TASK
Reproduce all of the material word for word.

——————

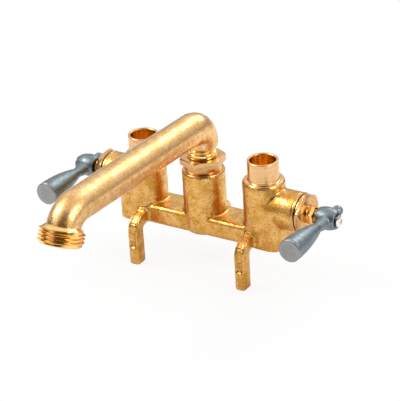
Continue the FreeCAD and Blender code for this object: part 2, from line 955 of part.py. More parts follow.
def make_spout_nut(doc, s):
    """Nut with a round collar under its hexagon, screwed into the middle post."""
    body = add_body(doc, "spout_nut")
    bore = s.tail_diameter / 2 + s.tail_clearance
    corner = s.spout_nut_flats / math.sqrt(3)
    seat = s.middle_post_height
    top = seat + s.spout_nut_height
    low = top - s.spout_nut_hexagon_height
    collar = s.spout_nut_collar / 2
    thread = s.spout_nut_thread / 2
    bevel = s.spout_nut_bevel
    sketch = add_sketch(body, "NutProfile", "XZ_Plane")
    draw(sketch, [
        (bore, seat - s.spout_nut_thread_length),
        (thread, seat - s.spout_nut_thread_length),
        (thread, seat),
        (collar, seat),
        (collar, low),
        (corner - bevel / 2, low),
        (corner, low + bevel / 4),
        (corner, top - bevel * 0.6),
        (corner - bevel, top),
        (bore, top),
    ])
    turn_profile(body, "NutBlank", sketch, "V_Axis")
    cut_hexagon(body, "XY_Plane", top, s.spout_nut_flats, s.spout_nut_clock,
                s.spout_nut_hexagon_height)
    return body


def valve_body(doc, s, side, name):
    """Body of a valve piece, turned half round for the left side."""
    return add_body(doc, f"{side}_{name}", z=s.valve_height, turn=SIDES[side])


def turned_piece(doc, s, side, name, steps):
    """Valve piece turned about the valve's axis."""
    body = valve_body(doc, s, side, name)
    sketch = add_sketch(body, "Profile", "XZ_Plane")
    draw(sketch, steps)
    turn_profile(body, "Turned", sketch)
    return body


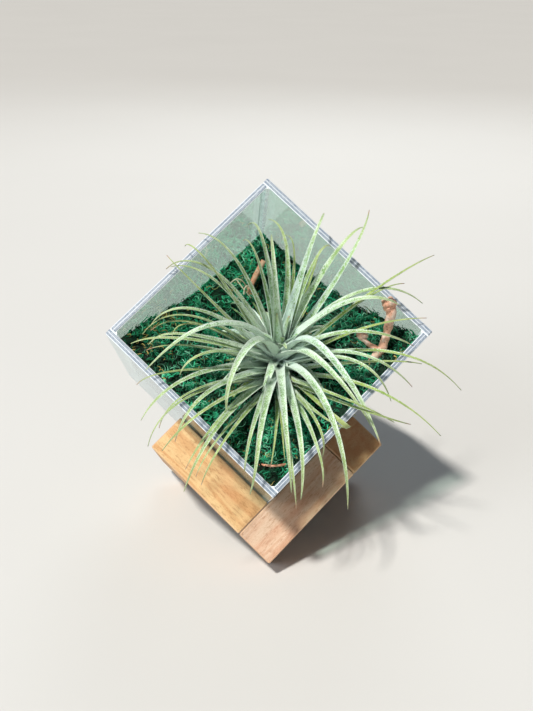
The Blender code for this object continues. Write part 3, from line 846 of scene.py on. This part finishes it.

——————

EXERCISE SOLUTION
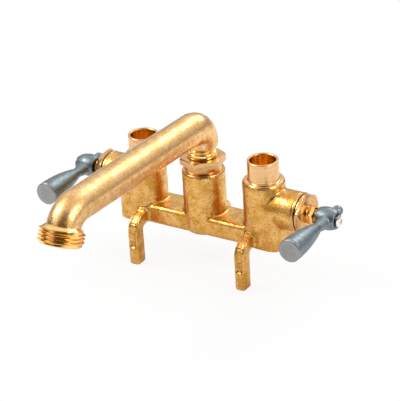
Continue the FreeCAD and Blender code for this object: part 2, from line 955 of part.py. More parts follow.
def make_spout_nut(doc, s):
    """Nut with a round collar under its hexagon, screwed into the middle post."""
    body = add_body(doc, "spout_nut")
    bore = s.tail_diameter / 2 + s.tail_clearance
    corner = s.spout_nut_flats / math.sqrt(3)
    seat = s.middle_post_height
    top = seat + s.spout_nut_height
    low = top - s.spout_nut_hexagon_height
    collar = s.spout_nut_collar / 2
    thread = s.spout_nut_thread / 2
    bevel = s.spout_nut_bevel
    sketch = add_sketch(body, "NutProfile", "XZ_Plane")
    draw(sketch, [
        (bore, seat - s.spout_nut_thread_length),
        (thread, seat - s.spout_nut_thread_length),
        (thread, seat),
        (collar, seat),
        (collar, low),
        (corner - bevel / 2, low),
        (corner, low + bevel / 4),
        (corner, top - bevel * 0.6),
        (corner - bevel, top),
        (bore, top),
    ])
    turn_profile(body, "NutBlank", sketch, "V_Axis")
    cut_hexagon(body, "XY_Plane", top, s.spout_nut_flats, s.spout_nut_clock,
                s.spout_nut_hexagon_height)
    return body


def valve_body(doc, s, side, name):
    """Body of a valve piece, turned half round for the left side."""
    return add_body(doc, f"{side}_{name}", z=s.valve_height, turn=SIDES[side])


def turned_piece(doc, s, side, name, steps):
    """Valve piece turned about the valve's axis."""
    body = valve_body(doc, s, side, name)
    sketch = add_sketch(body, "Profile", "XZ_Plane")
    draw(sketch, steps)
    turn_profile(body, "Turned", sketch)
    return body


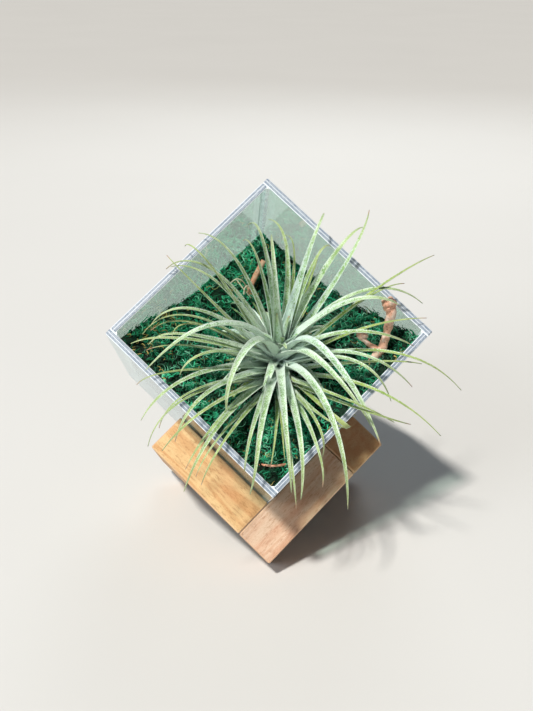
The Blender code for this object continues. Write part 3, from line 846 of scene.py on. This part finishes it.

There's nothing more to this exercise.